Gulbuddin Hekmatyar, an anti-Soviet guerrilla and Hezb-e Islami leader, celebrated the fall of his former enemies in Afghanistan in 1992.
But soon after he plunged his country into a civil war as he joined fighting against other Afghan Islamist and ex-communist factions. He eventually became the prime minister in a deeply divided regime in 1993 but failed to establish control over the capital.
Yet Hekmatyar still celebrates sending people like Younas and thousands more of his supporters to fight for Azerbaijan after it requested help. In a speech to his supporters last week, he said that in response to an Azerbaijani request he told Afghan refugees in Iran to join the fighting in Nagorno-Karabakh.
“A sizeable number of our mujahedin went there and scored numerous victories,” he told supporters at a Kabul mosque. “They pushed back the Armenians within the initial days and captured many territories. Their advances continued until the Azerbaijani officials approached us ahead of impending talks that resulted in a cease-fire,” he said, referring to an armistice in May 1994 that ended nearly six years of fighting over Nagorno-Karabakh.
In Kabul, Younas has vivid memories of the fighting.
He crossed into neighboring Iran from Pakistan after Hezb-e Islami leaders ordered him to go to Azerbaijan. He said he joined a group of 300 Afghans on a special flight from the southeastern Iranian city of Zahidan to Baku in early 1994 from where they were soon deployed to the front lines.
“During one battle an Armenian tank column attacked us; our comrades attempted to target them with rockets,” he said of a battle in the last days of winter 1994. “One rocket hit our comrade Bashir, who was killed instantly, but we continued fighting.”
Younas said that at the end of the battle they captured eight Armenian troops. “We later exchanged them to free our comrades,” he said. Upon his return to Afghanistan in June, Younas was paid more than $1,500 for his participation in the fighting by his party, which confirms speculation that Afghan fighters were recruited as mercenaries by Azerbaijan.

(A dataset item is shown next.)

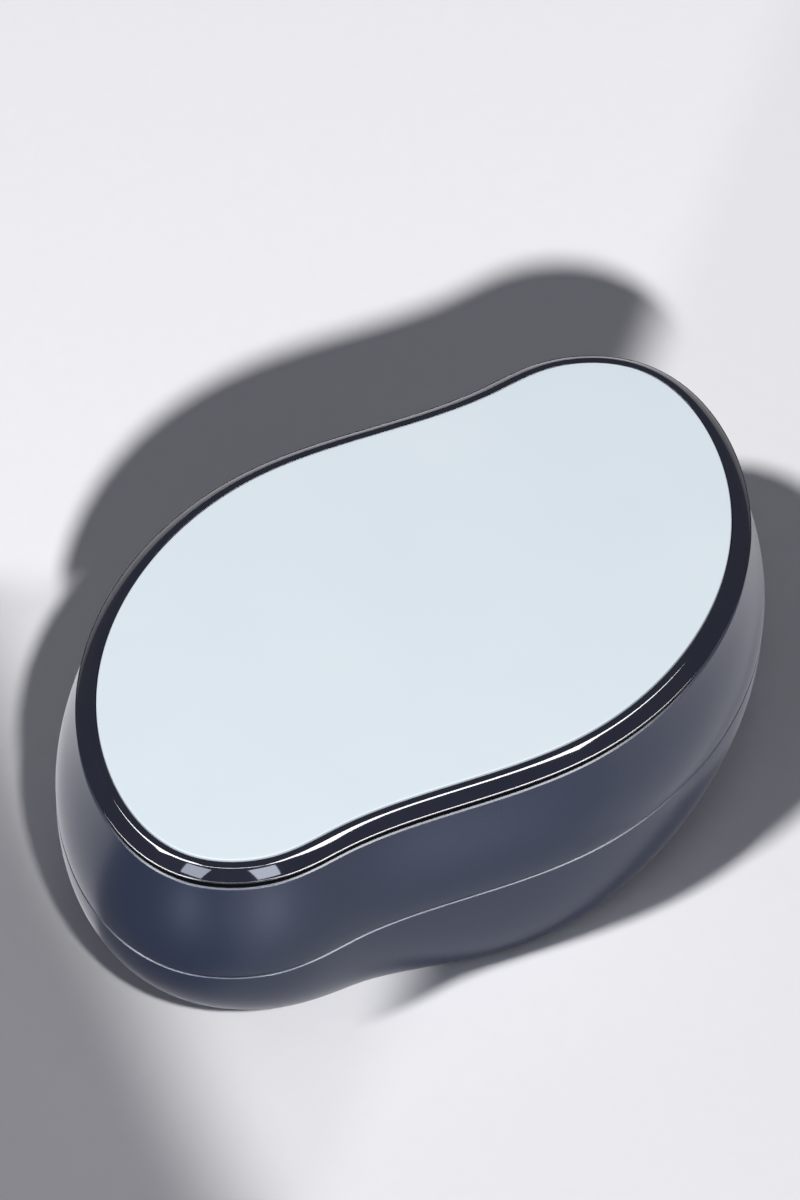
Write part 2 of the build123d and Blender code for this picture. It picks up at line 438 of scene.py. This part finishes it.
def upper_shell():
    foot = bend((SEAM_REACH - 1, UPPER_BOTTOM), (SEAM_REACH, UPPER_BOTTOM), (shell_side(14.5), 14.5), 0.14)
    side = [(shell_side(z), z) for z in np.linspace(UPPER_BOTTOM + 0.35, RIM_Z - 0.3, 40)]
    rim = chamfer(shell_side(RIM_Z - 0.14), RIM_Z)
    pts = foot + side + rim + profile([
        (RIM_REACH - 0.4, RIM_Z), (MOUTH, RIM_Z, 0.08), (MOUTH, DECK_TOP), (DECK_INSET, DECK_TOP),
        (DECK_INSET, DECK_BOTTOM), (UPPER_INNER, DECK_BOTTOM), (UPPER_INNER, UPPER_BOTTOM),
        (SEAM_REACH - 0.4, UPPER_BOTTOM),
    ])
    outside = len(foot + side + rim)
    # The faces from the rim's top flat inward take the second material, the painted gap shade.
    return skin("upper_shell_skin", rings_of(pts), closed=True, smooth_angle=25, inner_from=outside - 1)


def share(depth):
    return (1 - depth**BASE_POWER) ** (1 / BASE_POWER)


def foot_pads():
    """The four moulded feet: low round pads with an eased edge, set into the base."""
    verts, faces = [], []
    side = 48
    runs = [(FOOT_RADIUS, FOOT_HEIGHT + 0.8)] + bend(
        (FOOT_RADIUS, FOOT_HEIGHT), (FOOT_RADIUS, 0), (0, 0), 0.15
    ) + [(FOOT_RADIUS / 2, 0)]
    for i in range(FEET):
        turn = TAU * (i + 0.5) / FEET
        cx, cy = FOOT_RING * math.cos(turn), FOOT_RING * math.sin(turn)
        base = len(verts)
        for r, z in runs:
            for k in range(side):
                a = TAU * k / side
                verts.append(((cx + r * math.cos(a)) * MM, (cy + r * math.sin(a)) * MM, z * MM))
        for j in range(len(runs) - 1):
            for k in range(side):
                m, p = base + j * side, base + (j + 1) * side
                faces.append((m + k, p + k, p + (k + 1) % side, m + (k + 1) % side))
        faces.append([base + k for k in range(side)])
        faces.append([base + (len(runs) - 1) * side + k for k in range(side)][::-1])
    mesh = bpy.data.meshes.new("foot_pads")
    mesh.from_pydata(verts, [], faces)
    obj = bpy.data.objects.new("foot_pads", mesh)
    bpy.context.scene.collection.objects.link(obj)
    return obj


def lower_shell():
    top, inner_base = LOWER_TOP, FOOT_HEIGHT + WALL
    rings = []
    for d in np.sin(np.linspace(math.pi / 2, 0, 70)):
        rings.append(loop(SEAM_REACH, top - (top - FOOT_HEIGHT) * d, share(min(d, 1.0))))
    rings = [r for r in rings if r[0, 2] < (top - 0.4) * MM]
    rings += rings_of(chamfer(SEAM_REACH, top))
    outside = len(rings)
    rings += rings_of([(SEAM_REACH - 0.5, top), (TONGUE_OUTER, top)])
    rings += rings_of(profile([(TONGUE_OUTER, top), (TONGUE_OUTER, TONGUE_TOP, 0.2), (TONGUE_INNER, TONGUE_TOP)])[1:])
    rings += rings_of([(TONGUE_INNER, top - 2.0)])
    for d in np.sin(np.linspace(0, math.pi / 2, 20)) ** 1.2:
        level = top - (top - inner_base) * d
        if level < top - 2.2:
            rings.append(loop(SEAM_REACH - WALL, level, share(min(d, 1.0)), BASE_RADIUS - WALL))
    # The faces from the seam's top face inward take the second material, the painted gap shade.
    obj = skin("lower_shell_skin", rings, cap_first=True, cap_last=True, smooth_angle=25, inner_from=outside - 1)
    pads = foot_pads()
    union = obj.modifiers.new("feet", "BOOLEAN")
    union.operation = "UNION"
    union.solver = "EXACT"
    union.object = pads
    bpy.context.view_layer.update()
    joined = bpy.data.meshes.new_from_object(obj.evaluated_get(bpy.context.evaluated_depsgraph_get()))
    obj.modifiers.clear()
    obj.data = joined
    bpy.data.objects.remove(pads)
    joined.shade_smooth()
    joined.set_sharp_from_angle(angle=math.radians(25))
    return obj


glass_piece = dress(glass_plate(), [glass_mat], "etched_glass", "glass_plate")
bezel_piece = dress(bezel(), [bezel_mat], "bezel_gloss", "bezel_ring")
upper_piece = dress(upper_shell(), [shell_mat, gap_shade_mat], "shell_plastic", "upper_shell")
lower_piece = dress(lower_shell(), [shell_mat, gap_shade_mat], "shell_plastic", "lower_shell")

for node, mat in (
    ("plate_adhesive", film_mat), ("plate_carrier", carrier_mat), ("carrier_gasket", seal_mat),
    ("carrier_screws", steel_mat), ("seam_seal", seal_mat),
):
    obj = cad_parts[node]
    obj.data.materials.clear()
    obj.data.materials.append(mat)

# ---------------------------------------------------------------- floor and light
# Places on the floor are in millimetres, u to the camera's right and v away from it.
RIGHT_WAY = Vector((math.cos(math.radians(AZIMUTH)), math.sin(math.radians(AZIMUTH)), 0))
AWAY = Vector((-math.sin(math.radians(AZIMUTH)), math.cos(math.radians(AZIMUTH)), 0))


def floor():
    mesh = bpy.data.meshes.new("floor")
    s = 6.0
    mesh.from_pydata([(-s, -s, 0), (s, -s, 0), (s, s, 0), (-s, s, 0)], [], [(0, 1, 2, 3)])
    obj = bpy.data.objects.new("floor", mesh)
    bpy.context.scene.collection.objects.link(obj)
    mat, nodes, links, bsdf, where = new_material("floor_paper")
    fibre = noise(nodes, links, where, 400, 3, 0.6)
    links.new(tint(nodes, links, fibre, (0.795, 0.79, 0.81), (0.805, 0.80, 0.82)), bsdf.inputs["Base Color"])
    bsdf.inputs["Roughness"].default_value = 0.45
    bsdf.inputs["Specular IOR Level"].default_value = 0.35
    mesh.materials.append(mat)
    return obj


def direction(azimuth, elevation):
    """From the object toward a lamp. Azimuth is from the camera's side, positive to its right."""
    a, e = math.radians(AZIMUTH + azimuth), math.radians(elevation)
    return Vector((math.sin(a) * math.cos(e), -math.cos(a) * math.cos(e), math.sin(e)))


def softbox(name, azimuth, elevation, distance, width, height, glow, colour, gloss=True, diffuse=True):
    """A rectangular softbox whose face has the radiance glow."""
    way = direction(azimuth, elevation)
    data = bpy.data.lights.new(name, "AREA")
    data.shape = "RECTANGLE"
    data.size, data.size_y = width, height
    data.energy = glow * math.pi * width * height
    data.color = colour
    obj = bpy.data.objects.new(name, data)
    obj.location = way * distance
    obj.rotation_mode = "QUATERNION"
    obj.rotation_quaternion = way.to_track_quat("Z", "Y")
    obj.visible_glossy = gloss
    obj.visible_diffuse = diffuse
    bpy.context.scene.collection.objects.link(obj)
    return obj


def flag(nodes, links, across, spot, way, width):
    """A soft straight edge on the floor: 0 before the place spot, 1 beyond it along way."""
    u, v = way
    unit = Vector((u, v)).normalized()
    line = RIGHT_WAY * unit.x + AWAY * unit.y
    dot = nodes.new("ShaderNodeVectorMath")
    dot.operation = "DOT_PRODUCT"
    dot.inputs[1].default_value = line
    links.new(across, dot.inputs[0])
    edge = nodes.new("ShaderNodeMapRange")
    edge.interpolation_type = "SMOOTHSTEP"
    middle = (spot[0] * unit.x + spot[1] * unit.y) * MM
    edge.inputs["From Min"].default_value = middle - width * MM / 2
    edge.inputs["From Max"].default_value = middle + width * MM / 2
    links.new(dot.outputs["Value"], edge.inputs["Value"])
    return edge.outputs["Result"]


def combine(nodes, links, kind, a, b):
    m = nodes.new("ShaderNodeMath")
    m.operation = kind
    for socket, value in zip(m.inputs, (a, b)):
        if isinstance(value, (int, float)):
            socket.default_value = value
        else:
            links.new(value, socket)
    return m.outputs["Value"]


def floor_lamp(name, azimuth, elevation, watts, radius, receivers, edges):
    """A small lamp that lights the floor alone, flagged by soft edges. Each edge is
    (spot, way, width, amount): the light falls by amount beyond the edge, along way."""
    data = bpy.data.lights.new(name, "POINT")
    data.energy = watts
    data.shadow_soft_size = radius
    data.use_soft_falloff = True
    data.use_nodes = True
    nodes, links = data.node_tree.nodes, data.node_tree.links
    nodes.clear()
    out = nodes.new("ShaderNodeOutputLight")
    emit = nodes.new("ShaderNodeEmission")
    links.new(emit.outputs["Emission"], out.inputs["Surface"])
    place = direction(azimuth, elevation) * LAMP_DISTANCE
    coord = nodes.new("ShaderNodeTexCoord")
    parts = nodes.new("ShaderNodeSeparateXYZ")
    links.new(coord.outputs["Normal"], parts.inputs["Vector"])
    start = nodes.new("ShaderNodeNewGeometry")
    begin = nodes.new("ShaderNodeSeparateXYZ")
    links.new(start.outputs["Position"], begin.inputs["Vector"])
    # Where the ray meets the floor: its starting place less that height times the ray's slope.
    meets = nodes.new("ShaderNodeCombineXYZ")
    for axis in ("X", "Y"):
        slope = combine(nodes, links, "DIVIDE", parts.outputs[axis], parts.outputs["Z"])
        drift = combine(nodes, links, "MULTIPLY", slope, begin.outputs["Z"])
        links.new(combine(nodes, links, "SUBTRACT", begin.outputs[axis], drift), meets.inputs[axis])
    power = 1.0
    for spot, way, width, amount in edges:
        edge = flag(nodes, links, meets.outputs["Vector"], spot, way, width)
        left = combine(nodes, links, "SUBTRACT", 1.0, combine(nodes, links, "MULTIPLY", edge, amount))
        power = combine(nodes, links, "MULTIPLY", power, left)
    if edges:
        links.new(power, emit.inputs["Strength"])
    obj = bpy.data.objects.new(name, data)
    obj.location = place
    obj.visible_glossy = False
    obj.light_linking.receiver_collection = receivers
    bpy.context.scene.collection.objects.link(obj)


LAMP_DISTANCE = 2.4
shell_only = bpy.data.collections.new("shell_only")
for piece in (upper_piece, lower_piece):
    shell_only.objects.link(piece)
edges_only = bpy.data.collections.new("edges_only")
for piece in (bezel_piece, upper_piece, lower_piece):
    edges_only.objects.link(piece)
paper = floor()
floor_only = bpy.data.collections.new("floor_only")
floor_only.objects.link(paper)
object_only = bpy.data.collections.new("object_only")
object_only.objects.link(paper)
object_only.collection_objects[0].light_linking.link_state = "EXCLUDE"

SPLIT = ((26.0, 68.0), (0.967, -0.255))
PARTING = ((-40.0, 25.2), (-0.12, -1.0))
CORNER = ((-22.5, -45.0), (-0.92, -0.39))
KEY_DISTANCE = 1.2
KEY_SIZE = 0.25
OVERHEAD_GLOW = 30.0
WHITE = (1, 1, 1)
WINDOW_COLOUR = (0.80, 0.85, 1.0)
STRIP_COLOUR = (0.80, 0.87, 1.0)
WORLD_COLOUR = (0.87, 0.88, 1.0, 1)
WORLD_STRENGTH = 0.168


def other_side(line):
    """The same line on the floor, with its dark on the other side."""
    spot, (right, away) = line
    return spot, (-right, -away)


floor_lamp("lamp_front", 5, 34.5, 415.0, 0.07, floor_only, [
    (*SPLIT, 9, 1.0), (*PARTING, 8, 1.0),
])
floor_lamp("lamp_left", -61, 56, 250.0, 0.12, floor_only, [
    (*other_side(SPLIT), 9, 1.0),
])
floor_lamp("lamp_right", 19, 51, 235.0, 0.07, floor_only, [
    (*SPLIT, 9, 1.0), (*other_side(PARTING), 8, 1.0), (*CORNER, 17, 0.80),
])
for name, azimuth, elevation, glow in (
    ("key_front", -3, 37.5, 38.0), ("key_left", -55, 53, 26.0), ("key_right", 30, 60, 26.0),
):
    key = softbox(name, azimuth, elevation, KEY_DISTANCE, KEY_SIZE, KEY_SIZE, glow, WHITE, gloss=False)
    key.light_linking.receiver_collection = object_only
for side, azimuth, width, glow in (("left", -31, 0.26, 9.2), ("right", 30, 0.23, 11.5)):
    box = softbox("window_" + side, azimuth, 50, 1.0, width, 0.32, glow, WINDOW_COLOUR, diffuse=False)
    box.light_linking.receiver_collection = edges_only
    box = softbox("strip_" + side, 0.9 * azimuth, 6, 1.0, 0.12, 0.2, 24 * glow, STRIP_COLOUR,
                  diffuse=False)
    box.light_linking.receiver_collection = shell_only
for side, azimuth, elevation, distance, width, height in (
    ("left", -97, 66, 1.31, 0.80, 0.66),
    ("right", 97, 65, 1.32, 0.80, 0.62),
    ("front", 0, 72, 1.262, 0.6, 0.126),
):
    box = softbox("overhead_" + side, azimuth, elevation, distance, width, height, OVERHEAD_GLOW, WHITE,
                  diffuse=False)
    box.light_linking.receiver_collection = edges_only


def bounce_card(name, right, away, width, depth, glow):
    """A pale card lying beside the body, seen only in the two shells: it stands for the lit table."""
    light = bpy.data.lights.new(name, "AREA")
    light.shape = "RECTANGLE"
    light.size, light.size_y = width, depth
    light.energy = glow * math.pi * width * depth
    light.color = (0.96, 0.96, 1.0)
    light.use_shadow = False
    obj = bpy.data.objects.new(name, light)
    bpy.context.scene.collection.objects.link(obj)
    spot = (RIGHT_WAY * right + AWAY * away) * MM
    turn = Matrix.Rotation(math.radians(AZIMUTH), 4, "Z") @ Matrix.Rotation(math.pi, 4, "X")
    obj.matrix_world = Matrix.Translation((spot.x, spot.y, 0.0004)) @ turn
    obj.visible_camera = False
    obj.visible_diffuse = False
    obj.light_linking.receiver_collection = shell_only


bounce_card("card_left", -75, 22, 0.08, 0.10, 0.9)
bounce_card("card_right", 78, 15, 0.08, 0.10, 0.36)

world = bpy.data.worlds.new("studio")
world.use_nodes = True
background = world.node_tree.nodes["Background"]
background.inputs["Color"].default_value = WORLD_COLOUR
background.inputs["Strength"].default_value = WORLD_STRENGTH
bpy.context.scene.world = world
bpy.context.scene.view_settings.view_transform = "Standard"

Humayun Jarir, Hekmatyar’s son-in-law and a senior Hezb-e Islami leader, says nearly 70 Afghans among the estimated 5,000 fighters their party sent to Azerbaijan were killed in the fighting. He says Hezb-e Islami fighters ultimately contributed to forcing the Armenians to accept a cease-fire.
Beginning in late 1993, Armenian authorities protested the recruitment of Afghans by Azerbaijan. They had warned that the role of Muslim Afghan forces in Nagorno-Karabakh could turn the territorial conflict into a religious war between Muslim Azerbaijanis and the Christian Armenians.
Yerevan is upset by Kabul’s current diplomatic support for Baku in the latest round of hostilities, which have killed hundreds and led to charges by Armenian officials of Baku receiving material support from Turkey who Yerevan says has also recruited Syrians to fight in Nagorno-Karabakh.
Late last month, the Afghan government called for an end to the fighting between the two countries but reiterated its support for Azerbaijan.
“Nagorno-Karabakh is internationally recognized as part of Azerbaijan,” said a statement by the Afghan Foreign Ministry. “Afghanistan wants the end of the occupation of Nagorno-Karabakh and supports the efforts of Azerbaijan's people and other nations.”
This prompted the Armenian parliament to call on the CSTO to move toward stripping Afghanistan of its observer status.
“In response to the statements supporting Turkish-Azerbaijani aggression by Afghanistan, the Republic of Armenia’s National Assembly has officially appealed to the CSTO parliamentary assembly secretary to start the process of depriving Afghanistan of its observer status,” Arat Miroyan, speaker of the Armenian parliament, said in a statement on October 2.
While suffering from a seemingly unending war for more than 40 years, Kabul has surprised many by adopting bold and controversial positions in faraway wars and territorial disputes.
In March 2104, Afghanistan joined Syria and Venezuela in backing Russia's illegal annexation of Ukraine's Crimean Peninsula. The United States and its European allies, major donors to Afghanistan, had opposed the move and termed it a "land grab" by Moscow. More than 100 countries voted against Russia's takeover of Crimea in a UN General Assembly resolution.